WHAT TO DO: Every line from the one with "Recreate this object" to the one with "from FreeCAD import", including those two, is to be copied exactly; all other lines of the entries below are left out.

TASK INPUT:

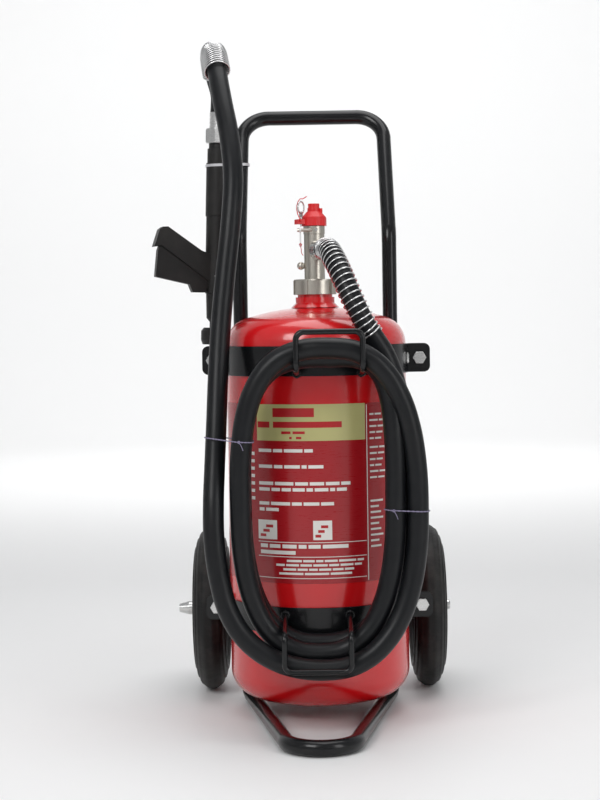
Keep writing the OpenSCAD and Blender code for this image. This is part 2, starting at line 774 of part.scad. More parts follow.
// Push rod under the trigger's nose, with the valve disc that opens away from its seat
module gun_plunger() color(steel) gun_place() {
    translate([0, 0, -70]) cylinder(r = 6.5, h = 2.8);
    translate([0, 0, -92]) cylinder(r = 3, h = 22 + eps);
    translate([0, 0, -94]) cylinder(r = 5.6, h = 2 + eps);
    translate([0, 0, seat_z - 6]) cylinder(r = 2.5, h = 20.5);
    translate([0, 0, seat_z - 6.6]) cylinder(r = 5.8, h = 2.5);
}

module plunger_spring() color(steel) gun_place() {
    coils = 5;
    for (i = [0 : coils - 1]) translate([0, 0, -95 - i * 3])
        rotate_extrude() translate([4.6, 0]) circle(0.7, $fn = 16);
}

module gun_barrel() color(soft_black) gun_place() difference() {
    union() {
        translate([0, 0, -122]) cylinder(r1 = 15, r2 = 16.4, h = barrel_top + 122);
        translate([0, 0, -128]) cylinder(r1 = 10, r2 = 15, h = 6 + eps);
        translate([0, 0, -140]) cylinder(r = 10, h = 12 + eps);
    }
    translate([0, 0, seat_z]) cylinder(r = 7, h = 40);
    translate([0, 0, seat_z - 4]) cylinder(r = 4, h = 10);
    translate([0, 0, -150]) cylinder(r = 7, h = 150 + seat_z - 4);
    translate([13.3, 0, barrel_top - 6]) cylinder(r = 2.8, h = 10);
    translate([0, 0, barrel_top - 6]) rotate([0, 90, 0]) cylinder(r = 2.8, h = 13.3);
}

module nozzle_ring() color(soft_black) gun_place() difference() {
    union() {
        translate([0, 0, -156]) cylinder(r = 23, h = 14);
        translate([0, 0, nozzle_low]) cylinder(r1 = 20.5, r2 = 23, h = -156 - nozzle_low + eps);
        translate([0, 0, -142 - eps]) cylinder(r1 = 23, r2 = 19, h = 5);
    }
    translate([0, 0, -200]) cylinder(r = 12, h = 59.8);
    translate([0, 0, -200]) cylinder(r = 10.02, h = 70);
}

module gun_hex_nut() color(steel) gun_place() difference() {
    translate([0, 0, hex_lo]) hex(37, hex_hi - hex_lo);
    translate([0, 0, hex_lo - 1]) ring(40, 20.2, 2.6);
    translate([0, 0, hex_hi - 1.6]) ring(40, 20.2, 2.6);
    translate([0, 0, hex_lo - 1]) cylinder(r = 9, h = 40);
}

module hose_ferrule() color(steel) gun_place() {
    difference() {
        translate([0, 0, hex_hi + 0.05]) cylinder(r = 15.4, h = hose_in - hex_hi - 0.1);
        for (i = [0 : 2]) ring(20, 14.7, 2.2, hex_hi + 5 + i * 6);
        translate([0, 0, hex_hi - 1]) cylinder(r = 8, h = 40);
    }
}

// Tie round the gun and the frame tube beside it
gun_tie_z = 812;
gun_tie_rise = gun_tie_z + 2 - kink_z;
tie_tube_at = [-upright_x + (upright_x - handle_half) * gun_tie_rise / (handle_z - kink_z),
    upright_y + gun_tie_rise * tan(handle_lean)];
tie_gun_at = [-gun_x + (gun_tie_z - gun_z) * sin(gun_lean), gun_y];

// Outline that clears both, grown by the strap's own thickness
module tie_outline(grow, h) hull() {
    translate(tie_gun_at) cylinder(r = gun_r + 0.4 + grow, h = h, $fn = hull_fn);
    for (dy = [-2.6, 2.6]) translate(tie_tube_at + [0, dy])
        cylinder(r = tube_r + 1.2 + grow, h = h, $fn = hull_fn);
}

module gun_tie() color(white) translate([0, 0, gun_tie_z]) difference() {
    tie_outline(1, 4);
    translate([0, 0, -1]) tie_outline(0, 6);
}

// ---- Hose ----

module hose_lead() color(soft_black) sweep(lead_pts, hose_r, hose_sides);

module hose_tail() color(soft_black) sweep(tail_pts, hose_r, hose_sides);

module hose_coil() color(soft_black) {
    translate([0, coil_back, 0]) rotate([90, 0, 0]) linear_extrude(coil_back - coil_front)
        difference() {
            polygon(oval(coil_out_mid, coil_out_half, coil_out_square[0], coil_out_square[1], coil_steps));
            polygon(oval(coil_in_mid, coil_in_half, coil_in_square[0], coil_in_square[1], coil_steps,
                coil_in_shift));
        }
}

// Rings of wire round a stretch of hose, by share of each step of its route
module wire_rings(p, first, last, shares, r, wire) {
    dirs = route_dirs(p);
    for (i = [first : last], t = shares)
        along(p[i] * (1 - t) + p[i + 1] * t, dirs[i] * (1 - t) + dirs[i + 1] * t)
            rotate_extrude($fn = 32) translate([r, 0]) circle(wire, $fn = 16);
}

// Spring guard of open pitch on the hose's first stretch
module lead_guard() color(steel) wire_rings(lead_pts, 1, 8, [0.05, 0.55], hose_r + 1.4, 1);

// Close-wound spring guard over the hose's high bend
module tail_guard() color(steel)
    wire_rings(tail_pts, 27, 30, [0, 0.25, 0.5, 0.75], hose_r + 2.4, 1.4);

// Twine ties round the strands of the coil
module hose_ties() color(white) for (t = [[-119, -79, 432], [105, 154, 330]])
    translate([t[0], coil_front - 0.6, t[2]]) difference() {
        cube([t[1] - t[0], coil_back - coil_front + 1.2, 2]);
        translate([1, 1, -1]) cube([t[1] - t[0] - 2, coil_back - coil_front - 0.8, 4]);
    }

cylinder_shell();
neck_ring();
cylinder_label();
neck_seal();
coupling_nut();
valve_body();
dip_tube();
dip_strainer();
relief_plug();
collar_screw();
lock_post();
seal_strap();
outlet_nut();
outlet_washer();
valve_stem();
stem_seal();
stem_disc();
valve_knob();
safety_pin();
pull_ring();
tamper_seal();
frame_handle();
frame_foot();
axle_bracket_left();
axle_bracket_right();
band_upper_front();
band_upper_rear();
band_lower_front();
band_lower_rear();
band_bolts();
band_nuts();
band_rivets();
hose_hook_upper();
hose_hook_lower();
axle();
axle_spacers();
axle_washers();
axle_circlip();
tyre_left();
hub_left();
bush_left();
tyre_right();
hub_right();
bush_right();
gun_body();
gun_barrel();
nozzle_ring();
gun_tie();
gun_trigger();
trigger_pin();
gun_plunger();
plunger_spring();
gun_hex_nut();
hose_ferrule();
hose_lead();
hose_coil();
hose_tail();
lead_guard();
tail_guard();
hose_ties();
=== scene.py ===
"""Looks of the wheeled fire extinguisher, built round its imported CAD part. Metres, +Z up."""

import json
import math

import bmesh
import bpy
from mathutils import Matrix, Vector


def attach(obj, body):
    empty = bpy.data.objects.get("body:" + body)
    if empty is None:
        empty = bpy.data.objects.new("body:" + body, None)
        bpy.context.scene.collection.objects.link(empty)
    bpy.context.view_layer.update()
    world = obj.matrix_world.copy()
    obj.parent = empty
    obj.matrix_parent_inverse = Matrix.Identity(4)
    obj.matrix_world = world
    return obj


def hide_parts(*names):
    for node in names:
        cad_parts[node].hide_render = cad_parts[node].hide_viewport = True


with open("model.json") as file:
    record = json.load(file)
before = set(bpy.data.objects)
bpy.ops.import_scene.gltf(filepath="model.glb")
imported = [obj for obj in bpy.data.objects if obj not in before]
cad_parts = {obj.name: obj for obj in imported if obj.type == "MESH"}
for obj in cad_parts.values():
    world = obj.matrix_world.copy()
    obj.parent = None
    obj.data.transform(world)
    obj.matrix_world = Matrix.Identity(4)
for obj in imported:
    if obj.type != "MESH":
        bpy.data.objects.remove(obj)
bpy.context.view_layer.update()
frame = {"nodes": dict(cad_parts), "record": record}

# ---------------------------------------------------------------- camera

CAMERA_AT = (0, -2.488, 0.573)
YAW, PITCH, ROLL = (math.radians(a) for a in (0.56, -2.69, -0.89))

cam_data = bpy.data.cameras.new("camera")
cam_data.sensor_width = 36
cam_data.lens = 76.5
cam = bpy.data.objects.new("camera", cam_data)
bpy.context.scene.collection.objects.link(cam)
cam.matrix_world = (
    Matrix.Translation(CAMERA_AT)
    @ Matrix.Rotation(YAW, 4, "Z")
    @ Matrix.Rotation(math.pi / 2 + PITCH, 4, "X")
    @ Matrix.Rotation(ROLL, 4, "Z")
)
bpy.context.scene.camera = cam

# ---------------------------------------------------------------- materials


class Shader:
    """A material's node tree, with short ways to add and join nodes."""

    def __init__(self, name):
        self.mat = bpy.data.materials.new(name)
        self.mat.use_nodes = True
        self.tree = self.mat.node_tree
        self.tree.nodes.clear()
        out = self.add("ShaderNodeOutputMaterial")
        self.bsdf = self.add("ShaderNodeBsdfPrincipled")
        self.join(self.bsdf.outputs[0], out.inputs[0])
        self.coord = self.add("ShaderNodeTexCoord").outputs["Object"]

    def add(self, kind, **values):
        n = self.tree.nodes.new(kind)
        for k, v in values.items():
            setattr(n, k, v)
        return n

    def join(self, a, b):
        self.tree.links.new(a, b)

    def noise(self, scale, detail=4.0, stretch=None, roughness=0.55):
        n = self.add("ShaderNodeTexNoise")
        n.inputs["Scale"].default_value = scale
        n.inputs["Detail"].default_value = detail
        n.inputs["Roughness"].default_value = roughness
        source = self.coord
        if stretch:
            m = self.add("ShaderNodeMapping")
            m.inputs["Scale"].default_value = stretch
            self.join(self.coord, m.inputs["Vector"])
            source = m.outputs[0]
        self.join(source, n.inputs["Vector"])
        return n.outputs["Fac"]

    def span(self, value, low, high, to_low, to_high):
        m = self.add("ShaderNodeMapRange")
        ends = {"From Min": low, "From Max": high, "To Min": to_low, "To Max": to_high}
        for k, v in ends.items():
            m.inputs[k].default_value = v
        self.join(value, m.inputs["Value"])
        return m.outputs[0]

    def mix(self, fac, a, b):
        m = self.add("ShaderNodeMix", data_type="RGBA")
        self.join(fac, m.inputs["Factor"])
        for side, c in ((6, a), (7, b)):  # the node's two colour sockets
            if hasattr(c, "is_linked"):
                self.join(c, m.inputs[side])
            else:
                m.inputs[side].default_value = (*c, 1)
        return m.outputs[2]

    def bump(self, height, strength, distance, normal=None):
        b = self.add("ShaderNodeBump")
        b.inputs["Strength"].default_value = strength
        b.inputs["Distance"].default_value = distance
        self.join(height, b.inputs["Height"])
        if normal is not None:
            self.join(normal, b.inputs["Normal"])
        return b.outputs[0]

    def rounded(self, radius):
        b = self.add("ShaderNodeBevel")
        b.samples = 4
        b.inputs["Radius"].default_value = radius
        return b.outputs[0]


DUST = (0.3, 0.28, 0.25)


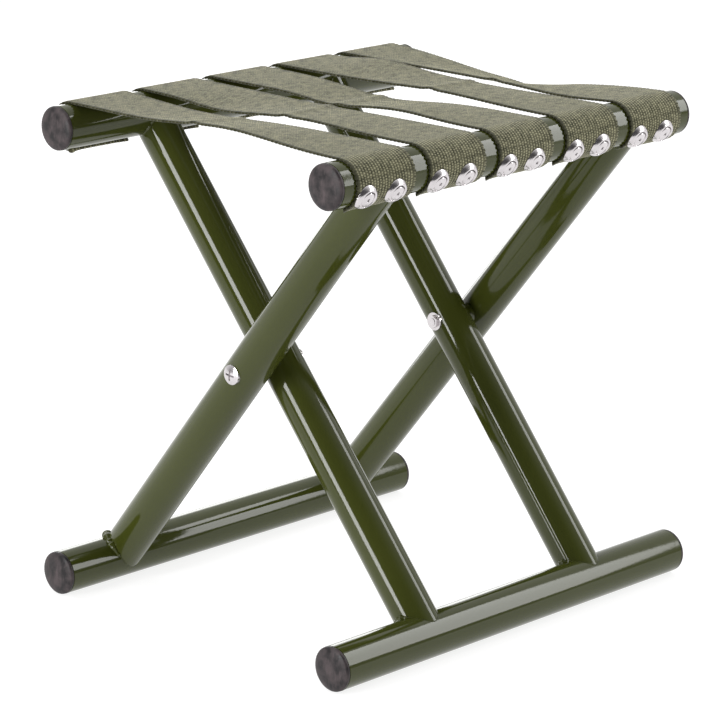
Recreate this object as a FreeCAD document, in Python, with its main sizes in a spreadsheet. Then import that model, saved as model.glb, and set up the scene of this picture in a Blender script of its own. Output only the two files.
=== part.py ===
import FreeCAD, Part

import os

import Sketcher

from FreeCAD import Placement, Rotation, Vector

# Folding camp stool: two crossed frames of round steel tube on a pair of pivot bolts,
# with five webbing straps riveted over the two top rails.
# +X runs along the rails, +Y to the back and +Z up; the origin is on the floor under the middle.
# The outer frame has its foot rail at the back and its seat rail at the front, and the
# inner frame the other way round, with its legs just inside the outer frame's legs.

SIZES = {
    # tubes
    "rail_length": 276,
    "rail_dia": 25,
    "leg_dia": 24,
    "tube_wall": 1.0,
    # stance: the distances between the rails' axes, and where the legs meet the rails along X
    "foot_spacing": 220,
    "seat_spacing": 209,
    "rise": 260,
    "outer_foot_place": 92.5,
    "outer_seat_place": 96.5,
    "inner_foot_place": 67,
    "inner_seat_place": 69.5,
    "bead_size": 1.6,
    "bead_room": 0.4,
    # domed rubber plugs in the rails' ends
    "plug_rim": 1.5,
    "plug_dome": 2.2,
    "plug_rim_dia": 24.8,
    "plug_stem": 12,
    # pivot: screw, saddle spacers between the legs, washer and thin nut
    "bolt_dia": 4.5,
    "bolt_head_dia": 11.2,
    "bolt_head_crown": 2,
    "bolt_head_ball": 12,
    "bolt_tail": 0.4,
    "cross_length": 6.4,
    "cross_width": 1,
    "cross_depth": 1.4,
    "pivot_gap": 0.08,
    "saddle_dia": 13,
    "washer_dia": 10.6,
    "washer_thick": 0.8,
    "nut_corner_dia": 7.8,
    "nut_height": 1.5,
    "nut_ball": 3.85,
    # webbing straps
    "strap_width": 41,
    "strap_pitch": 54.2,
    "strap_thick": 1.6,
    "strap_wrap": 184,
    "strap_flat": 6,
    "drop_1": 1,
    "drop_2": 3,
    "drop_3": 0,
    "drop_4": 4,
    "drop_5": 8,
    # rivets and their cup washers, two to a strap end, below the rail's outer side
    "rivet_spacing": 22,
    "rivet_shift": 3,
    "rivet_below": 26,
    "rivet_dia": 4.8,
    "rivet_flange_dia": 8.8,
    "rivet_flange": 1.1,
    "rivet_hole_dia": 2.6,
    "rivet_hole_depth": 2.4,
    "rivet_tail": 5,
    "cup_dia": 14.6,
    "cup_crown_dia": 10.6,
    "cup_height": 2.1,
    "cup_seat": 1,
    "cup_lip": 0.4,
    "cup_skirt": 3,
}

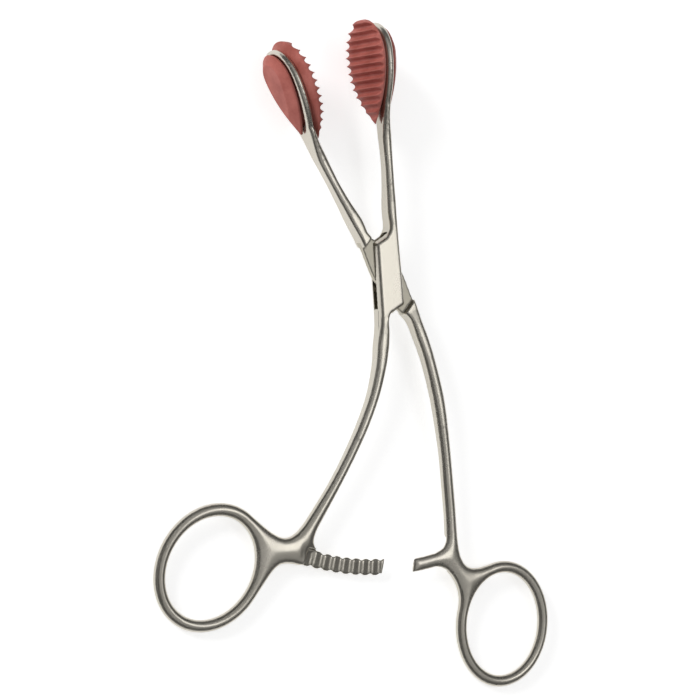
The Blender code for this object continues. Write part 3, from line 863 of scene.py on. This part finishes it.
# %% Lamps
def lamp(name, place, size, power):
    """A round soft lamp that faces the tool."""
    data = bpy.data.lights.new(name, "AREA")
    data.shape = "DISK"
    data.size = size
    data.energy = power
    made = bpy.data.objects.new(name, data)
    bpy.context.scene.collection.objects.link(made)
    made.location = place
    made.rotation_mode = "QUATERNION"
    made.rotation_quaternion = (-Vector(place)).to_track_quat("-Z", "Y")
    print(name, "at", place)
    return made


lamp("overhead_softbox", place=(0.36, -0.105, 0.71), size=0.30, power=0.375)
key_lamp = lamp("key_lamp", place=(-0.75, 0.9, 0.45), size=0.5, power=8.5)
key_lamp.visible_glossy = False


# %% Cards and curtain
def reflected_only(bm, name, shade):
    """Felt of one shade that only reflections see."""
    data = bpy.data.meshes.new(name)
    bm.to_mesh(data)
    bm.free()
    made = bpy.data.objects.new(name, data)
    bpy.context.scene.collection.objects.link(made)
    felt = Finish(name + "_felt").set(Base_Color=(shade, shade, shade, 1.0), Roughness=1.0)
    data.materials.append(felt.material)
    made.visible_camera = False
    made.visible_shadow = False
    made.visible_diffuse = False
    print(name, "has the shade", shade)
    return made


def curtain(name, radius, low, high, shade):
    """A round curtain about the table."""
    bm = bmesh.new()
    start = [bm.verts.new((radius, 0, low)), bm.verts.new((radius, 0, high))]
    edge = bm.edges.new(start)
    bmesh.ops.spin(bm, geom=[*start, edge], cent=(0, 0, 0), axis=(0, 0, 1),
                   angle=2 * math.pi, steps=64, use_merge=True)
    return reflected_only(bm, name, shade)


def card(name, place, size, shade):
    """A square card that faces the tool."""
    bm = bmesh.new()
    bmesh.ops.create_grid(bm, x_segments=1, y_segments=1, size=size / 2)
    turn = (-Vector(place)).to_track_quat("Z", "Y").to_matrix().to_4x4()
    bmesh.ops.transform(bm, matrix=Matrix.Translation(place) @ turn, verts=bm.verts)
    return reflected_only(bm, name, shade)


curtain("dark_curtain", radius=1.6, low=0.05, high=1.5, shade=0.2)
card("dark_card", place=(-0.85, 0.1, 0.72), size=1.2, shade=0.2)
card("grey_ceiling", place=(0, 0, 1.7), size=7.0, shade=0.75)

# %% [markdown]
# ## Camera
# The camera stands above the lock's left side and looks at a point between the shanks. A
# Track To constraint could aim it, but the picture is rolled as well. So its three angles
# come from the tool's own plane: how far it stands to the left of the front, how far towards
# the jaws, and how much the picture is rolled.

# %% Camera
SIDE = math.radians(30.25)
RISE = math.radians(9.8)
ROLL = math.radians(14.7)
DISTANCE = 581.3
AIM = Vector((-15.4, -14.7, 0))
LENS = 123.05
SENSOR = 36.0
NEAR_CLIP = 0.05

backward = Vector((-math.sin(SIDE) * math.cos(RISE), math.sin(RISE),
                   math.cos(SIDE) * math.cos(RISE)))
level = Vector((math.cos(SIDE), 0, math.sin(SIDE)))
upward = backward.cross(level)
right = level * math.cos(ROLL) - upward * math.sin(ROLL)
top = level * math.sin(ROLL) + upward * math.cos(ROLL)
stance = TIP.to_3x3() @ Matrix((right, top, backward)).transposed()
camera_data = bpy.data.cameras.new("camera")
camera_data.lens = LENS
camera_data.sensor_width = SENSOR
camera_data.clip_start = NEAR_CLIP
camera = bpy.data.objects.new("camera", camera_data)
bpy.context.scene.collection.objects.link(camera)
camera.matrix_world = Matrix.Translation(PLAN @ (AIM + backward * DISTANCE)) @ stance.to_4x4()
bpy.context.scene.camera = camera
bpy.context.scene.view_settings.view_transform = "Standard"
print("camera at", tuple(round(c, 3) for c in camera.matrix_world.translation), "m")
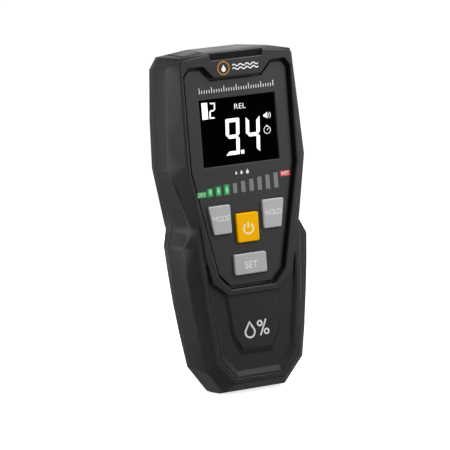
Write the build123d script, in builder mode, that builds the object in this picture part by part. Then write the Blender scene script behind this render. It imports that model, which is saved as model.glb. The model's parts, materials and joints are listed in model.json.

WORKED ANSWER:
Recreate this object as a FreeCAD document, in Python, with its main sizes in a spreadsheet. Then import that model, saved as model.glb, and set up the scene of this picture in a Blender script of its own. Output only the two files.
=== part.py ===
import FreeCAD, Part

import os

import Sketcher

from FreeCAD import Placement, Rotation, Vector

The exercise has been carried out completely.